Не говоря уже о песне «Реальный кукловод», где среди ролей, почти без перехода, одновременно играемых в этом номере Максимом Авериным, легко узнать и собственно кукловода, и его марионеток, но того главного героя артиста здесь будто нет. Никто не встаёт ни на одну из сторон! Отношение к жестокости первого и пустоте вторых слышно в паре фраз, которые произносит артист перед песней.
Но ведь известно, что в литературе есть понятие «лирический герой» - то есть некий образ человека, так или иначе проявляющийся в каждом произведении автора. Именно образ - значит, главным здесь, в первую очередь, становится характер и душа, размышления и переживания, мировоззрение в целом. То, что объединяет всех персонажей поэта, помогая создать их общий психологический портрет.
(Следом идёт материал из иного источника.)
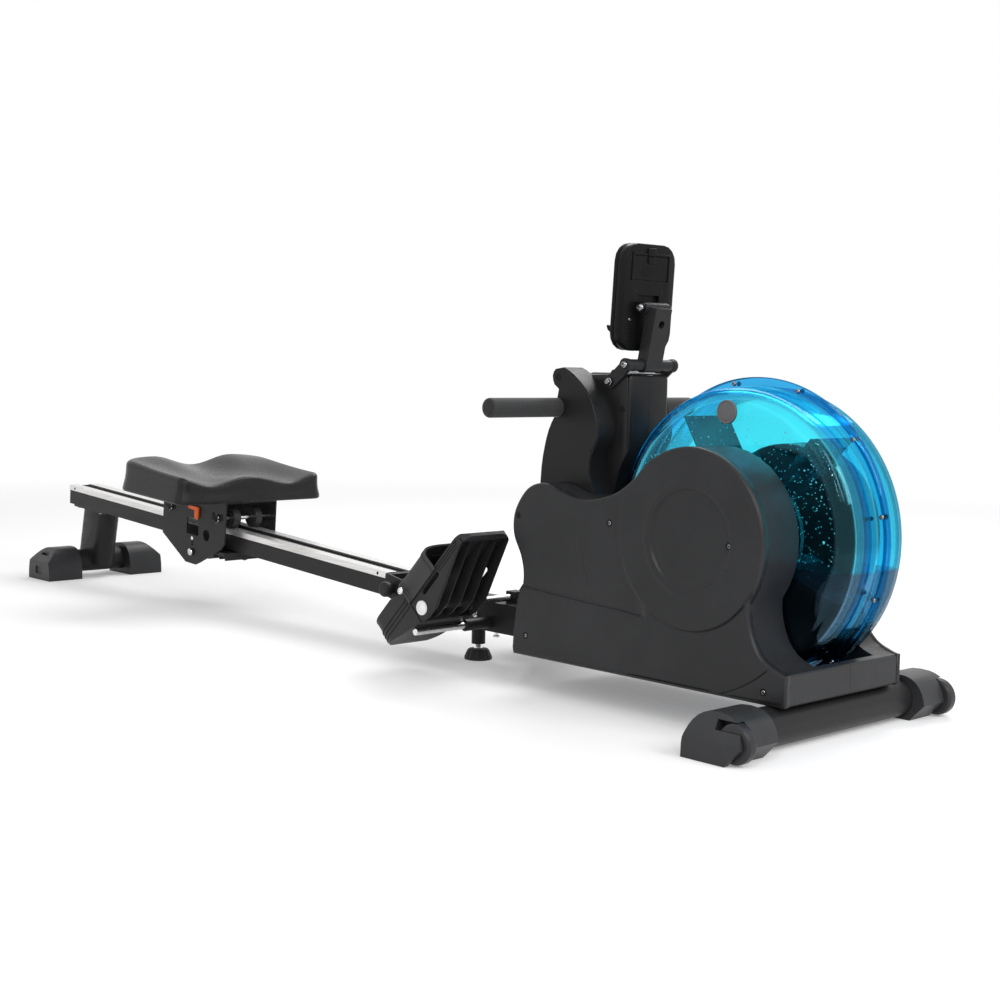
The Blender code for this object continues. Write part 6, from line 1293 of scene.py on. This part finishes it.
class ROWER_OT_carriage(bpy.types.Operator):
    """Adds the seat carriage's oval slots, keyhole, bolts and nuts, and builds its rollers"""
    bl_idname = "rower.carriage"
    bl_label = "Seat carriage"

    def execute(self, context):
        dark, bolts, steel, heads = (Shape() for _ in range(4))
        outer = CARRIAGE_HALF
        # Two slots beside each axle and a keyhole, near-black sheets of painted shade for their hollows, and the axles'
        # nuts
        for side, _ in SIDES:
            low, high = sorted((side * (outer - 0.0003), side * (outer + 0.0003)))
            for x, z in ((AXLES["front"], 0.0246), (AXLES["rear"], 0.0240)):
                for start in (x - 0.020, x + 0.0095):
                    slot = rectangle(start, start + 0.0105, z - 0.0075, z + 0.0075, 0.0050, 6)
                    dark.plate(slot, low, high, 0.0001, tilt=RAIL)
            key = rectangle(-0.6135, -0.6065, -0.050, -0.029, 0.0034, 6)
            dark.plate(key, low, high, 0.0001, tilt=RAIL)
            low, high = sorted((side * (outer + 0.0004), side * (outer + 0.0036)))
            for x in AXLES.values():
                heads.plate(hex_outline(x, AXLE_UP, 0.0094), low, high, 0.0006, tilt=RAIL)
        stud = [(0, 0.0012), (0.0036, 0.0012), (0.0042, 0.0006), (0.0042, 0), (0, 0)]
        steel.both_sides(stud, (GUIDE[0], outer, -0.0335), tilt=RAIL)
        bolts.both_sides(screw_profile(0.0078, 0.0042), (GUIDE[0], outer + 0.0031, GUIDE[1]), tilt=RAIL, steps=28)
        dark.piece("carriage_slots", "seat", "dark", slot="black_steel")
        bolts.piece("carriage_bolts", "seat", "chrome")
        heads.piece("axle_caps", "seat", "dark", slot="black_steel")
        steel.piece("carriage_stud", "seat", "chrome")
        # The rollers run on the rail's strips, and the guide below its beam: each profile is mirrored in its middle
        half = [(0.0210, 0.0080), (0.0175, 0.0080), (0.0165, 0.0068), (0.0120, 0.0068), (0.0110, 0.0080),
                (0.0053, 0.0080)]
        profile = round_corners([(r, -t) for r, t in half[::-1]] + half, 0.0012, 3)
        for end, x in AXLES.items():
            for side, label in SIDES:
                wheel = Shape().lathe(profile, placed((x, side * 0.026, AXLE_UP), RAIL), (0, 1, 0), 40)
                wheel.piece(f"wheel_{end}_{label}", end + "_rollers", "roller", f"roller_{end}_{label}")
        half = [(0.018, 0.0225), (0.0165, 0.024), (0.005, 0.024), (0.005, 0.065), (0, 0.065)]
        profile = round_corners([(r, -t) for r, t in half[::-1]] + half, 0.0008, 3, closed=False)
        guide = Shape().lathe(profile, placed((GUIDE[0], 0, GUIDE[1]), RAIL), (0, 1, 0), 36)
        guide.piece("guide_wheel", "guide_roller", "roller", "guide_roller")
        return {"FINISHED"}


class ROWER_OT_feet(bpy.types.Operator):
    """Builds the transport wheels and the levelling foot, and adds the bolts of the front foot"""
    bl_idname = "rower.feet"
    bl_label = "Feet and wheels"

    def execute(self, context):
        tyre = [(0.027, 0.006), (0.024, 0.009), (0.015, 0.009), (0.013, 0.007), (0.004, 0.008), (0.004, 0.014),
                (0, 0.014)]
        profile = round_corners([(r, -t) for r, t in tyre[::-1]] + tyre, 0.0012, 3, closed=False)
        for side, label in SIDES:
            wheel = Shape().lathe(profile, placed((WHEEL[0], side * WHEEL_Y, WHEEL[1])), (0, 1, 0))
            wheel.piece("transport_wheel_" + label, label + "_wheel", "roller", "wheel_" + label, slot="light_grey")
        thread = np.arange(0.0205, 0.0510, 0.0005)
        rod = np.column_stack([0.0047 - 0.0004 * (np.arange(len(thread)) % 2), thread])
        stem = Shape().lathe([(0, 0.0170), (0.0075, 0.0170), (0.0080, 0.0178), (0.0080, 0.0196), (0.0047, 0.0200),
                              *rod, (0, 0.0515)], placed((LEVELLER_X, 0, 0)), (0, 0, 1), 28)
        stem.piece("levelling_screw", "leveller", "chrome", smooth=60)
        # The rubber foot: a lathe whose rim is fluted twelve times round
        turn = np.linspace(0, 2 * math.pi, 96, endpoint=False)
        profile = round_corners([(0.0001, 0), (0.0236, 0), (0.024, 0.0004), (0.024, 0.0045), (0.0185, 0.0165),
                                 (0.0165, 0.0180), (0.0001, 0.0190)], 0.0010, 3, closed=False)
        ridge = 1 - 0.075 * (0.5 + 0.5 * np.cos(12 * turn))
        fluted = (profile[:, 0] > 0.010) & (profile[:, 1] > 0.0030)
        radius = np.where(fluted[:, None], profile[:, :1] * ridge[None, :], profile[:, :1])
        points = np.stack([LEVELLER_X + radius * np.cos(turn), radius * np.sin(turn),
                           np.broadcast_to(profile[:, 1:], radius.shape)], axis=-1)
        foot = Shape().grid(placed(points))
        foot.piece("levelling_foot", "leveller", "foam", "leveller_foot", smooth=35)
        bolts = Shape()
        for side, _ in SIDES:
            for x in (-0.012, 0.012):
                bolts.lathe(screw_profile(0.0052, 0.0038), placed((x, side * 0.1125, 0.0994)), (0, 0, 1), 24)
        bolts.both_sides(screw_profile(0.0062, 0.0042), (PEDAL[0] - 0.060, 0.0345, 0.085), (-0.545, 0.0345, 0.085))
        bolts.lathe([(0, 0.0165), (0.0050, 0.0165), (0.0055, 0.0158), (0.0055, 0.0140), (0.0030, 0.0132),
                     (0.0030, 0.0045), (0.0062, 0.0043), (0.0066, 0.0036), (0.0066, 0), (0, 0)],
                    placed((-0.667, -0.012, 0.0640)), (0, 0, -1), 24)
        bolts.piece("frame_bolts", "frame", "chrome")
        return {"FINISHED"}


# ---------------------------------------------------------------- stage

def lamp(name, place, aim, width, height, power):
    """A rectangular soft light that faces a point."""
    light = bpy.data.lights.new(name, "AREA")
    light.shape, light.size, light.size_y, light.energy = "RECTANGLE", width, height, power
    obj = bpy.data.objects.new(name, light)
    obj.location = place
    obj.rotation_euler = (Vector(aim) - Vector(place)).to_track_quat("-Z", "Y").to_euler()
    bpy.context.scene.collection.objects.link(obj)


# Each light's place, the point that it faces, its width, its height and its share of the key light's power
LAMPS = (
    ("key_light", (-0.6, 2.2, 2.9), (0.2, 0.0, 0.2), 3.0, 1.4, 1.0),
    ("front_light", (-0.2, -3.6, 2.2), (0.1, 0.0, 0.3), 3.0, 1.6, 0.20),
    ("right_light", (3.6, 0.3, 2.1), (0.8, 0.0, 0.2), 1.6, 1.4, 0.80),
    ("strip_light", (2.9, -1.5, 2.2), (0.9, 0.0, 0.35), 0.60, 1.8, 0.30),
    ("streak_light", (2.15, -2.14, 2.07), (0.8, -0.05, 0.33), 0.05, 2.2, 0.34),
)
CAMERA_PLACE = (2.29415, -1.827, 0.509)


class ROWER_OT_stage(bpy.types.Operator):
    """Sets the camera, the pale floor, the white surround and the soft lights"""
    bl_idname = "rower.stage"
    bl_label = "Stage"

    def execute(self, context):
        scene = context.scene
        s = scene.rower_stage
        self.camera(scene)
        half = 14.0
        points = np.array([(-half, -half, 0), (half, -half, 0), (half, half, 0), (-half, half, 0)])
        floor = Shape().add(points - (0, 0, 0.0002), [[0, 1, 2, 3]], np.zeros((4, 2))).make("floor")
        floor.data.materials.append(self.floor_finish(s))
        scene.world = self.surround(s)
        for name, place, aim, width, height, share in LAMPS:
            lamp(name, place, aim, width, height, s.key_power * share)
        scene.view_settings.view_transform = "Standard"
        return {"FINISHED"}

    def surround(self, s):
        """The even light from all round, and plain white for the camera, for mirrors and behind clear plastic."""
        w = Finish("surround", "worlds")
        camera, mirror, clear = (w.node("LightPath", output=f"Is {ray} Ray")
                                 for ray in ("Camera", "Glossy", "Transmission"))
        seen = camera.maths("MAXIMUM", camera.maths("MAXIMUM", camera, mirror), clear)
        light, white = (w.node("Background", None, {"Color": (1, 1, 1), "Strength": strength})
                        for strength in (s.sky, 1.0))
        return w.done(w.blend(seen, light, white))

    def floor_finish(self, s):
        """A pale painted floor with the faintest cloudiness, which fades into the white surround far away for the
        rays that see the surround white."""
        f = Finish("studio_floor")
        place = f.place()
        pale = tuple(s.floor_colour)
        paint = f.blend(f.noise(place, 1.3, 3.0), *(f.node("BsdfDiffuse", None, {"Color": tone})
                                                    for tone in (shade(pale, 0.992), pale)))
        far = f.node("VectorMath", {"operation": "LENGTH"}, {0: place}, output=1).above(1.9, 4.2)
        camera, mirror = (f.node("LightPath", output=f"Is {ray} Ray") for ray in ("Camera", "Glossy"))
        glow = f.node("Emission", None, {"Color": (1, 1, 1), "Strength": 1.0})
        return f.done(f.blend((far * 0.78 + 0.22) * camera.maths("MAXIMUM", camera, mirror), paint, glow))

    def camera(self, scene):
        """A long lens at knee height that looks back along the machine, a little down and rolled by a degree."""
        yaw, pitch, roll = (math.radians(a) for a in (136.9, 4.43, 1.04))
        ahead = Vector((math.cos(yaw) * math.cos(pitch), math.sin(yaw) * math.cos(pitch), -math.sin(pitch)))
        right = ahead.cross(Vector((0, 0, 1))).normalized()
        up = right.cross(ahead)
        sideways = right * math.cos(roll) + up * math.sin(roll)
        upwards = up * math.cos(roll) - right * math.sin(roll)
        camera = bpy.data.cameras.new("camera")
        camera.lens, camera.sensor_width, camera.shift_y, camera.clip_end = 56.84, 36.0, -0.013, 100.0
        obj = bpy.data.objects.new("camera", camera)
        turn = Matrix((sideways, upwards, -ahead)).transposed().to_4x4()
        obj.matrix_world = Matrix.Translation(CAMERA_PLACE) @ turn
        scene.collection.objects.link(obj)
        scene.camera = obj


# ---------------------------------------------------------------- add-on

SETTINGS = {"rower_finishes": RowerFinishSettings, "rower_edges": RowerEdgeSettings, "rower_seat": RowerSeatSettings,
            "rower_tank": RowerTankSettings, "rower_casing": RowerCasingSettings, "rower_stage": RowerStageSettings}
OPERATORS = (ROWER_OT_kept_nodes, ROWER_OT_seat_cushion, ROWER_OT_casing_panels, ROWER_OT_tank_shells,
             ROWER_OT_tank_water, ROWER_OT_foot_straps, ROWER_OT_foot_plates, ROWER_OT_handle, ROWER_OT_monitor,
             ROWER_OT_column, ROWER_OT_rail, ROWER_OT_carriage, ROWER_OT_feet, ROWER_OT_stage)


class ROWER_PT_panel(bpy.types.Panel):
    """Lists the machine's pieces and their sizes"""
    bl_label = "Rower"
    bl_idname = "ROWER_PT_panel"
    bl_space_type = "VIEW_3D"
    bl_region_type = "UI"
    bl_category = "Rower"

    def draw(self, context):
        for operator in OPERATORS:
            self.layout.operator(operator.bl_idname)
        for name, kind in SETTINGS.items():
            box = self.layout.box()
            for key in kind.__annotations__:
                box.prop(getattr(context.scene, name), key)


def register():
    for name, kind in SETTINGS.items():
        bpy.utils.register_class(kind)
        setattr(bpy.types.Scene, name, bpy.props.PointerProperty(type=kind))
    for kind in (*OPERATORS, ROWER_PT_panel):
        bpy.utils.register_class(kind)


def unregister():
    for kind in (ROWER_PT_panel, *reversed(OPERATORS)):
        bpy.utils.unregister_class(kind)
    for name, kind in SETTINGS.items():
        delattr(bpy.types.Scene, name)
        bpy.utils.unregister_class(kind)


def main():
    register()
    for operator in OPERATORS:
        group, name = operator.bl_idname.split(".")
        getattr(getattr(bpy.ops, group), name)()


if __name__ == "__main__":
    main()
И если можно применить такое же определение к спектаклю, составленному из произведений разных авторов, у каждого из которых такой герой - свой, тогда тот самый герой Максима Аверина, будь то клоун или уличный артист, актёр театра или кино, радист или литейщик - это, прежде всего, человек с высокой, не погашенной никакими отговорками о другом времени и изменившихся людях, жаждой жизни, поэтому бегущий не от возможных опасностей и проблем, а от спокойствия и обыденности.
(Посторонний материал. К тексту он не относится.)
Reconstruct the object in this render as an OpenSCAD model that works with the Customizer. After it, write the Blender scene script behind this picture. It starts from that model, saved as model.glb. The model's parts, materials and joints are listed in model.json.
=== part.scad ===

Человек пусть разочаровывающийся, но не оставляющий надежду на лучшее, и пусть теряющий, но не перестающий искать. Искренний, светлый, сердечный - радующийся обыкновенным вещам и умеющий радовать других. Способный восхищаться и сострадать, быть благодарным и прийти на помощь. Постоянно с дотошностью разбирающийся в себе и требовательный к окружающим. Сильный, но нуждающийся в понимании и поддержке.
И всегда - любящий.
А это - и есть самое главное, где ничего незначительного быть не может.